Мысль, идентичная себе, автономная стихия, осмысливающая хаос становления, в своем дофилософском прошлом равна миру, который равен мифу; мысль — мир — миф абсолютно рифмуются в фонетике lingua adamica, первозданного языка. Мысль не мыслит еще мира, она мыслит себя, как мир, и мир не есть еще предмет мысли, а сама мысль, обнаружившая в себе абсолют формообразовательных потенций. Начало философии — некий Ursprung (прапрыжок) из первородного тождества и немыслимой неразличимости в состояние раскола и противопоставленности, из ни–что () в что (), где мысль, изначально сращенная с природным, начинает постепенно осознавать себя через стихийную пульсацию человеческого тела; она еще вполне даймонична, хронична и хтонична, но уже она и эйдетична — в сновиденном массиве дофилософской апофатики пробуждаются утренние силы миросозерцательности, и мысль, бывшая до этого анонимной, выявляет отчетливые признаки синонимичности миру. Образ, имагинация, призрачная пластика — самопервейшие контуры ее пробуждения, и мерцающему сознанию Фалеса явлена она диковинным паноптикумом "богов, демонов и душ".
Начало философии — начало укрощения мысли. Дофилософская мысль, идентичная миру, — необъятна, неохватна и всюдна (выражение В. И. Вернадского): "все во всем" — такова ее максимально доступная характеристика; можно было бы описывать ее в исключительно негативных предикациях: она — безначальна, безлична, безвременна, беспредельна; мистерия ее начала вполне аналогична (гомологична!) математическому дифференциалу, или понятию бесконечно малого [17]: дифференциал, по Лейбницу, двузначен: с одной стороны, он дан до всякой величины и, стало быть, не подлежит количественным и протяженным характеристикам; с другой стороны, он несет в себе принцип количества и протяженности, подвижность которого и обусловливает переход из ничто в нечто. Дифференциальное исчисление философии начинается именно так: неосмысленная мысль тем не менее содержит в себе принцип всяческого осмысления, выводящий ее из чистой сплошности в хорошо темперированный строй истории: от Фалеса до наших дней.
Это событие сигнализируется всеми срезами и уровнями жизни. Его центральная тема — становление личности, отрывающейся от пуповины общинно–родового уклада и стягивающей к себе фокус осмысления мирового процесса. Личность противопоставлена миру в пафосе героического задания: усвоить мысль, беспамятственно сращенную с миром, и это значит: расщепить мысль надвое, оставив миру реальность мысли (в пластике ее вещного инобытия) и взяв себе ее идеальности (в зоркости умозрительной рефлексии). Если дофилософская мысль без остатка идентична миру, то личность идентична миросозерцанию, мировоззрению, мироосмыслению; рождение философии в этом смысле совпадает с рождением личности.
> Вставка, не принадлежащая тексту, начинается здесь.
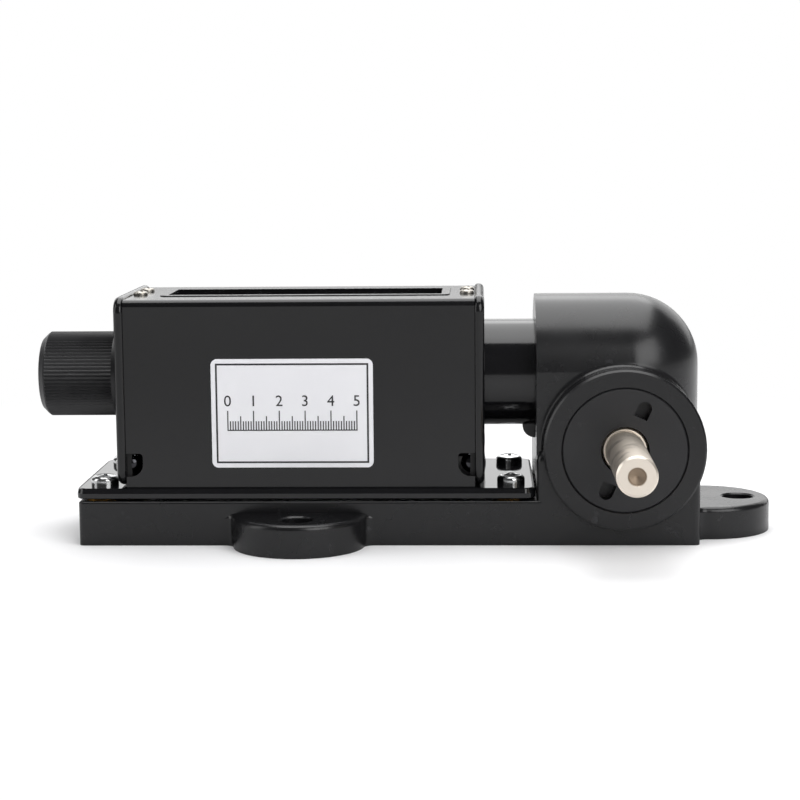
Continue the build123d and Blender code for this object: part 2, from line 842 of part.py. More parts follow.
def input_shaft():
    """Stepped shaft: the free end, then a thinner journal from just ahead of the collar."""
    rear_end = gear_well_back + rear_bush_length - side_clearance
    shoulder = collar_front - shoulder_relief
    shaft = along_y(input_radius, input_end, shoulder, input_x, input_height)
    shaft = chamfer(edges_on_circle(shaft, "Y", input_end, input_radius), input_end_chamfer)
    shaft += along_y(journal_radius, shoulder, rear_end, input_x, input_height)
    shaft -= Pos(input_x, input_end, input_height) * Rot(-90, 0, 0) * centre_hole()
    groove_front = gear_well_back - ring_thickness * 2 - side_clearance
    groove = along_y(journal_radius + 1, groove_front, groove_front + ring_thickness, input_x, input_height)
    groove -= along_y(ring_groove_radius, groove_front - 1, gear_well_back, input_x, input_height)
    shaft -= groove
    return shaft - drive_pin_body(seat_clearance)


def retaining_ring():
    """Open ring in the shaft's groove, just ahead of the rear bush."""
    y0 = gear_well_back - ring_thickness * 2 - side_clearance + seat_clearance
    y1 = y0 + ring_thickness - seat_clearance * 2
    ring = along_y(ring_outer_radius, y0, y1, input_x, input_height)
    ring -= along_y(ring_groove_radius + seat_clearance, y0 - 1, y1 + 1, input_x, input_height)
    mouth = ring_mouth / 2
    return ring - block(
        input_x - mouth, input_x + mouth, y0 - 1, y1 + 1, input_height - ring_outer_radius - 1, input_height
    )


def shaft_collar():
    """Ring on the journal, just inside the cap; a wheel's hub comes up to it."""
    y1 = collar_front + collar_length
    ring = along_y(collar_radius, collar_front, y1, input_x, input_height)
    ring = chamfer(edges_on_circle(ring, "Y", collar_front, collar_radius), collar_chamfer)
    return ring - along_y(journal_radius + seat_clearance, collar_front - 1, y1 + 1, input_x, input_height)


def drum_x(index):
    """Middle of a drum; drum 0 is the fastest one, nearest the gear housing."""
    return window_middle + drum_pitch * ((drum_count - 1) / 2 - index)


def counter_shaft():
    x0 = drum_x(0) + drum_width / 2 + side_clearance
    x1 = end_bush_left + end_bush_length - side_clearance
    shaft = along_x(counter_radius, x0, x1, 0, counter_height)
    shaft += along_x(drive_disc_radius, x0, x0 + drive_disc_thickness, 0, counter_height)
    for y in (-dog_ring_radius, dog_ring_radius):
        shaft += along_x(dog_radius, x0 - dog_length, x0, y, counter_height)
    pilot_end = x0 + reset_pilot_length + side_clearance
    shaft -= along_x(reset_pilot_radius + running_clearance, x0 - 1, pilot_end, 0, counter_height)
    return shaft - driven_pin_body(seat_clearance)


def reset_shaft():
    x0 = knob_left + knob_end_wall
    x1 = drum_x(0) + drum_width / 2
    shaft = along_x(reset_radius, x0, x1, 0, counter_height)
    shaft += along_x(reset_pilot_radius, x1, x1 + reset_pilot_length, 0, counter_height)
    key_left = drum_x(drum_count - 1) - drum_width / 2
    bottom = counter_height + reset_radius - key_depth
    return shaft - block(key_left, x1, -key_width / 2, key_width / 2, bottom, bottom + reset_radius)


def stop_collar():
    """Ring on the zero-setting shaft that takes the row of drums up to the left."""
    x0 = cover_left + reset_bush_flange + side_clearance
    x1 = drum_x(drum_count - 1) - drum_width / 2 - side_clearance
    ring = along_x(drum_hub_radius, x0, x1, 0, counter_height)
    return ring - along_x(reset_radius + seat_clearance, x0 - 1, x1 + 1, 0, counter_height)


# Number drums and carry pinions


def lock_radius():
    """Just clear of the pinion's tips."""
    return pinion_distance - pinion_tip_radius - side_clearance


def drum(index):
    """Number drum: rim, web, hub, ring of teeth to the right and locking disc to the left."""
    half = drum_width / 2
    body = Cylinder(drum_radius, drum_width) - Cylinder(drum_radius - drum_wall, drum_width + 1)
    body += Cylinder(drum_radius - drum_wall / 2, drum_web)
    hub_right = half
    hub_left = -half
    if index > 0:
        sleeve = ring_pitch_radius - dedendum_share * carry_module - drum_sleeve_step
        phase = math.pi / 2 + math.pi / ring_teeth
        teeth = tooth_face(
            ring_teeth, ring_pitch_radius, carry_module, phase, carry_tooth_share, carry_tooth_taper
        )
        body += extrude(Plane.XY.offset(half) * teeth, ring_width)
        body += Pos(0, 0, half / 2) * Cylinder(sleeve, half)
        body += Pos(0, 0, half + ring_width / 2) * Cylinder(sleeve, ring_width)
        hub_right = half + ring_width
    if index < drum_count - 1:
        lock = lock_radius() - lock_step
        hub_left = -half - lock_width
        body += Pos(0, 0, (hub_left - drum_web / 2) / 2) * Cylinder(lock, -hub_left - drum_web / 2)
        # The two carry teeth, on the side away from the pinion
        for turn in (-carry_tooth_angle, carry_tooth_angle):
            tooth = Box(carry_tooth_height, carry_tooth_width, lock_width)
            tooth = Pos(lock, 0, hub_left + lock_width / 2) * tooth
            body += Rot(0, 0, 90 + turn) * tooth
    body += Pos(0, 0, (hub_right + hub_left) / 2) * Cylinder(drum_hub_radius, hub_right - hub_left)
    body -= Cylinder(reset_radius + running_clearance, drum_width * 3)
    body = facing_x(body, drum_x(index), counter_height)
    if index == 0:
        for side in (-1, 1):
            y = side * dog_ring_radius
            x = drum_x(0)
            body -= along_x(dog_radius + seat_clearance, x - half, x + half, y, counter_height)
    return body


def carry_pinion(index):
    """Pinion between drum index and the next slower drum, in mesh with that drum's ring."""
    width = drum_gap - pinion_side_gap * 2
    middle = drum_x(index) - drum_pitch / 2
    teeth = tooth_face(
        pinion_teeth, pinion_pitch_radius, carry_module, math.pi / 2, carry_tooth_share, carry_tooth_taper
    )
    body = extrude(Pos(0, 0, -width / 2) * teeth, width)
    body -= Cylinder(pinion_shaft_radius + running_clearance, width * 2)
    return facing_x(body, middle, pinion_height)


def pinion_shaft():
    x0 = box_left + pinion_shaft_inset
    return along_x(pinion_shaft_radius, x0, box_right - pinion_shaft_inset, 0, pinion_height)


# Knob


def reset_knob():
    """Ribbed knob: chamfered lip, fine ribs all round and a plain collar beside the box."""
    ribs_left = knob_left + knob_lip_length
    ribs_right = knob_right - knob_collar_length
    lip = along_x(knob_radius - knob_rib_depth, knob_left, ribs_left, 0, counter_height)
    lip = chamfer(edges_on_circle(lip, "X", knob_left, knob_radius - knob_rib_depth), knob_lip_chamfer)
    points = []
    for i in range(knob_ribs * 2):
        angle = math.pi * i / knob_ribs
        radius = knob_radius - (knob_rib_depth if i % 2 else 0)
        points.append((radius * math.cos(angle), radius * math.sin(angle)))
    end = Plane(origin=(ribs_left, 0, counter_height), x_dir=(0, 1, 0), z_dir=(1, 0, 0))
    knob = lip + extrude(end * make_face(Polyline(*points, close=True)), ribs_right - ribs_left)
    knob += along_x(knob_radius, ribs_right, knob_right, 0, counter_height)
    bore_end = knob_left + knob_end_wall
    knob -= along_x(reset_radius + seat_clearance, bore_end, knob_right + 1, 0, counter_height)
    x = knob_right - knob_screw_inset
    return knob - along_y(knob_screw_radius + seat_clearance, 0, knob_radius + 1, x, counter_height)


def knob_screw():
    """Grub screw through the ribbed part onto the shaft, on the far side."""
    x = knob_right - knob_screw_inset
    y0 = reset_radius + seat_clearance
    return along_y(knob_screw_radius, y0, y0 + knob_screw_length, x, counter_height)


def group(pieces):
    return Compound(children=[piece.solids()[0] for piece in pieces])


save("base_housing", base_housing())
save("bottom_plate", bottom_plate())
save("plate_screws", group(plate_screws()))
save("brass_spacers", group(brass_spacers()))
save("case_cover", case_cover())
save("left_side_plate", left_side_plate())
save("right_side_plate", right_side_plate())
save("side_rivets", group(side_rivets()))
save("left_angle", side_angle(cover_left, 1))
save("right_angle", side_angle(cover_right, -1))
save("angle_screws", group(angle_screws()))
save("top_screws", group(top_screws()))
save("window_pane", window_pane())
save("window_bezel", window_bezel())
save("label_plate", label_plate())
save("connecting_tube", connecting_tube())
save("end_cap", end_cap())
save("front_bush", front_bush())
save("rear_bush", rear_bush())
save("end_bush", end_bush())
save("tube_bush", tube_bush())
save("reset_bush", reset_bush())
save("drive_gear", drive_gear())
save("driven_gear", driven_gear())
save("drive_gear_pin", drive_pin_body(0))
save("driven_gear_pin", driven_pin_body(0))
save("input_shaft", input_shaft())
save("retaining_ring", retaining_ring())
save("shaft_collar", shaft_collar())
save("counter_shaft", counter_shaft())
save("reset_shaft", reset_shaft())
save("stop_collar", stop_collar())
drum_names = ("drum_tenths", "drum_ones", "drum_tens", "drum_hundreds", "drum_thousands")
for number, drum_name in enumerate(drum_names):
    save(drum_name, drum(number))
for number in range(drum_count - 1):
    save(f"carry_pinion_{number + 1}", carry_pinion(number))
save("pinion_shaft", pinion_shaft())
save("reset_knob", reset_knob())
save("knob_screw", knob_screw())
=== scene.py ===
import json
import math

import bpy
from mathutils import Matrix, Vector


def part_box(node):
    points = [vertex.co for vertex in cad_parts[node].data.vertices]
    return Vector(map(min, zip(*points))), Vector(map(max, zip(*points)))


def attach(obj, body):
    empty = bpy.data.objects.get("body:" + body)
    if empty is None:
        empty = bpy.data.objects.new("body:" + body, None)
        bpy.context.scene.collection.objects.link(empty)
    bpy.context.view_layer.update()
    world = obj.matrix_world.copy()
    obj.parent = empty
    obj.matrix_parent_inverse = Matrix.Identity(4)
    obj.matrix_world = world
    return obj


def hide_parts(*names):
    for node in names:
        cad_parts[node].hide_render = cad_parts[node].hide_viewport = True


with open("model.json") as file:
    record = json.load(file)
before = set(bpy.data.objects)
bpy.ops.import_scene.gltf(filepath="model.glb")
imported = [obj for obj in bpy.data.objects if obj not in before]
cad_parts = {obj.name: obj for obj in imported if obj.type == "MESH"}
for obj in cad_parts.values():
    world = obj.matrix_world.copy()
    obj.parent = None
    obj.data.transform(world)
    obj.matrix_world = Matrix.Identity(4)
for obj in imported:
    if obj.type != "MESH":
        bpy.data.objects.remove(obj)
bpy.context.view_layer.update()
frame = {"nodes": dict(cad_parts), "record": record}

print("frame loaded")
bpy.ops.object.select_all(action="DESELECT")
mm = 0.001


# small helpers

def hexColour(text):
    # an sRGB hex value, turned to linear
    parts = []
    for start in (1, 3, 5):
        value = int(text[start:start + 2], 16) / 255
        parts.append(value / 12.92 if value <= 0.04045 else ((value + 0.055) / 1.055) ** 2.4)
    return (*parts, 1.0)


def addNode(tree, kind, settings=None, links=None):
    node = tree.nodes.new(kind)
    for key, value in (settings or {}).items():
        if isinstance(key, int) or key in node.inputs:
            node.inputs[key].default_value = value
        else:
            setattr(node, key, value)
    for key, socket in (links or {}).items():
        tree.links.new(socket, node.inputs[key])
    return node


def newMaterial(name):
    material = bpy.data.materials.new(name)
    material.use_nodes = True
    tree = material.node_tree
    tree.nodes.clear()
    place = addNode(tree, "ShaderNodeTexCoord").outputs["Object"]
    return material, tree, place


def dress(nodeName, material):
    piece = frame["nodes"][nodeName]
    piece.data.materials.clear()
    piece.data.materials.append(material)


# materials

# the levels of a noise pattern between which it takes effect
patternValues = {
    "glossLow": 0.3,
    "glossHigh": 0.7,
    "scuffStart": 0.62,
    "scuffFull": 0.72,
    "tarnishStart": 0.5,
    "tarnishFull": 0.75,
    "hazeStart": 0.35,
    "hazeFull": 0.7,
}


def finishSurface(tree, values, settings, colour, gloss, relief, centreShade=None):
    # one pattern moves the roughness between its two values, another stands out as fine relief
    rough = addNode(tree, "ShaderNodeMapRange",
                    {"From Min": patternValues["glossLow"], "From Max": patternValues["glossHigh"],
                     "To Min": values["roughLow"], "To Max": values["roughHigh"]},
                    {"Value": gloss}).outputs[0]
    # the turning centre's painted shade also raises the roughness where it lies
    if centreShade is not None:
        rough = addNode(tree, "ShaderNodeMath",
                        {"operation": "MULTIPLY_ADD", 1: values["centreShadeDulling"]},
                        {0: centreShade, 2: rough}).outputs[0]
    bump = addNode(tree, "ShaderNodeBump", {"Strength": values["bump"], "Distance": values["bumpDepth"]},
                   {"Height": relief})
    shader = addNode(tree, "ShaderNodeBsdfPrincipled", settings,
                     {"Base Color": colour, "Roughness": rough, "Normal": bump.outputs[0]})
    addNode(tree, "ShaderNodeOutputMaterial", links={"Surface": shader.outputs[0]})


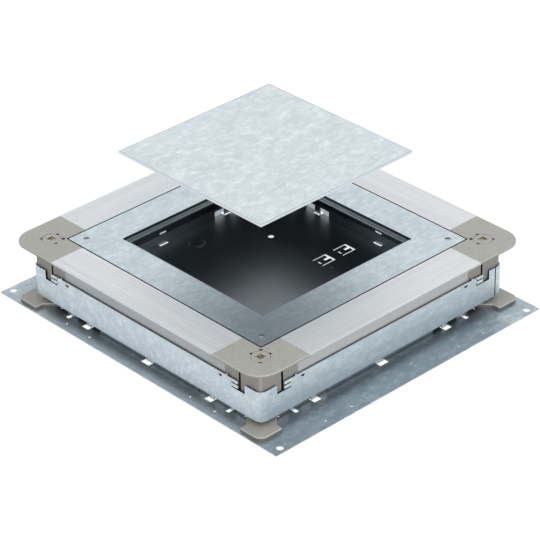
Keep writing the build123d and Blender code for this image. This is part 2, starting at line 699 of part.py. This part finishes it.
def spindle_bush(step):
    """The round insert in a corner block that the spindle's neck turns in."""
    step_z = SLEEVE_Z + SLEEVE_LIP
    outline = [
        (NECK_R + BUSH_RUNNING, SLEEVE_Z),
        (SLEEVE_LIP_R - BUSH_GAP, SLEEVE_Z),
        (SLEEVE_LIP_R - BUSH_GAP, step_z),
        (BUSH_R, step_z),
        (BUSH_R, BUSH_TOP),
        (HEAD_R + BUSH_HEAD_CLEAR, BUSH_TOP),
        (HEAD_R + BUSH_HEAD_CLEAR, BUSH_SEAT),
        (NECK_R + BUSH_RUNNING, BUSH_SEAT),
    ]
    down = (BUSH_TOP - MARK_DEEP, BUSH_TOP + OVER)
    mark = block((-MARK_LONG / 2, MARK_LONG / 2), (-MARK_WIDE / 2, MARK_WIDE / 2), down)
    bush = turned(outline, (0, 0)) - crossed(mark)
    return quarter(Pos(SPINDLE_PLACE, SPINDLE_PLACE, 0) * bush, step)


def save(shape, name):
    """Write one node, named for what it is."""
    export_step(shape, "parts/" + name + ".step")


os.makedirs("parts", exist_ok=True)
save(base_plate(), "base_plate")
save(foot_screws(), "foot_screws")
save(spindle_nuts(), "spindle_nuts")
save(shuttering_band(), "shuttering_band")
save(cover_plate(), "cover_plate")
save(cover_screws(), "cover_screws")
save(lid(), "lid")
for number, side in enumerate(SIDES):
    save(inner_wall(number), "inner_wall_" + side)
    save(edge_profile(number), "edge_profile_" + side)
    save(lid_rail(number), "lid_rail_" + side)
for number, corner in enumerate(CORNERS):
    save(corner_post(number), "corner_post_" + corner)
    save(corner_block(number), "corner_block_" + corner)
    save(spindle(number), "spindle_" + corner)
    save(spindle_clip(number), "spindle_clip_" + corner)
    save(spindle_bush(number), "spindle_bush_" + corner)
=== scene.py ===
# %% [markdown]
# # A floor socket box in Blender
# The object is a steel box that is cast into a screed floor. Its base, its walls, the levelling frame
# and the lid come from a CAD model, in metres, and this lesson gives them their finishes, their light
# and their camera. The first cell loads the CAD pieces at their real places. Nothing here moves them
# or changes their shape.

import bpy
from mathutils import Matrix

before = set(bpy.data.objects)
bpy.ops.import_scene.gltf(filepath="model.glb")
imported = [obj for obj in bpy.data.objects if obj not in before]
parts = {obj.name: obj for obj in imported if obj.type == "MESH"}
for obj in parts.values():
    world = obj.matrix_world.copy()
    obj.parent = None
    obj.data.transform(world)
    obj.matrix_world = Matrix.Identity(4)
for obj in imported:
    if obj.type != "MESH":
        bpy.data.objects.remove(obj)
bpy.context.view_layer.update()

import math

import bpy
from mathutils import Matrix, Vector

# %% [markdown]
# ## Shader sums as plain Python
# A finish needs many small sums, such as a mask times a strength. Each could be placed by hand as a Math
# node, but that hides the formula. A small class wraps a node's output and turns the usual operators
# into Math nodes, so a sum reads as it would on paper. Every other node comes from one method, which
# takes its settings and its inputs.

# %% A wire that can be added, subtracted and multiplied
class Wire:
    def __init__(self, finish, socket):
        self.finish = finish
        self.socket = socket

    def sum(self, kind, first, second):
        return self.finish.node("ShaderNodeMath", {"operation": kind}, {0: first, 1: second})

    def __add__(self, other):
        return self.sum("ADD", self, other)

    def __radd__(self, other):
        return self.sum("ADD", other, self)

    def __sub__(self, other):
        return self.sum("SUBTRACT", self, other)

    def __rsub__(self, other):
        return self.sum("SUBTRACT", other, self)

    def __mul__(self, other):
        return self.sum("MULTIPLY", self, other)

    def __rmul__(self, other):
        return self.sum("MULTIPLY", other, self)

    def at_most(self, other):
        return self.sum("MINIMUM", self, other)

    def at_least(self, other):
        return self.sum("MAXIMUM", self, other)

    def held(self):
        """The same value, kept between nought and one."""
        return self.at_least(0.0).at_most(1.0)

    def size(self):
        return self.finish.node("ShaderNodeMath", {"operation": "ABSOLUTE"}, {0: self})


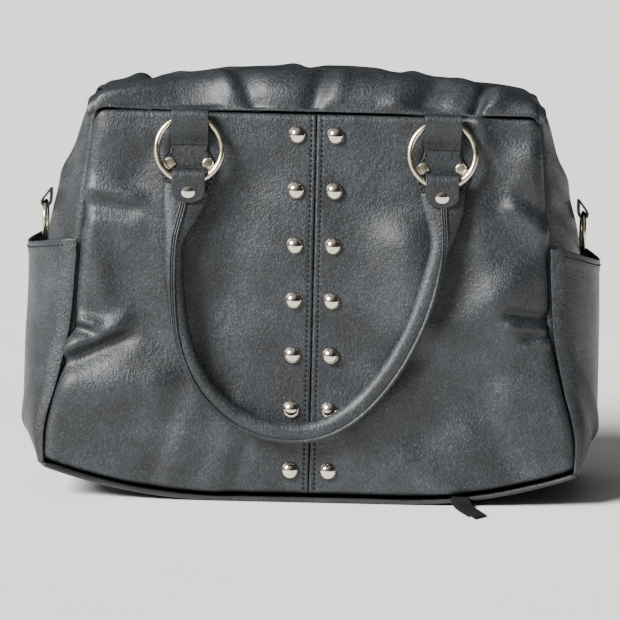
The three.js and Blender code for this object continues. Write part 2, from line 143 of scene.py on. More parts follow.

Как бы мы ни понимали личность, очевидно одно: се появление на подиуме истории — могучий диссонанс, вносящий смуту и раскол в изначально унисонное отсутствие интервалики между мыслью и миром. Личность — поворот мира на самого себя и, стало быть, лицо мира, вперенное в громаду индифферентного смысла вселенной с единственной задачей чисто и исконно математического порядка (вспомним, что само слово "математика" тождественно в греческом языке знанию как таковому, и даже апостолы в греческом тексте Евангелия суть "ученики" со смысловым обертоном "математиков" — " "): решить смысловое уравнение мира. Но обращенность к миру значит быть не только "в" мире и "с" миром, но и "против" мира [18]; модификации этой противопоставленности и слагают феноменологию личности, самоопределяющейся в мире силою уникального умения говорить "нет" тотальной утвердительности мирового процесса [19]. В художественном ракурсе высшей формой такой модификации стала трагедия; философская модификация стянулась в проблему познания. "Комплекс Эдипа", но не в плоском фрейдистском прочтении, которое с этнологической точки зрения является не интерпретацией, а одним из вариантов самого комплекса [20], загадан личности с момента ее появления; в его основе лежит не вульгарная обывательская патология, а иносказательный симптом отрыва от рода, безлично–родового начала: в трагедии через символику инцеста, в философии через проблематику познания материальности (материнства!) мира. Специфичность этого познания должны мы уяснить себе.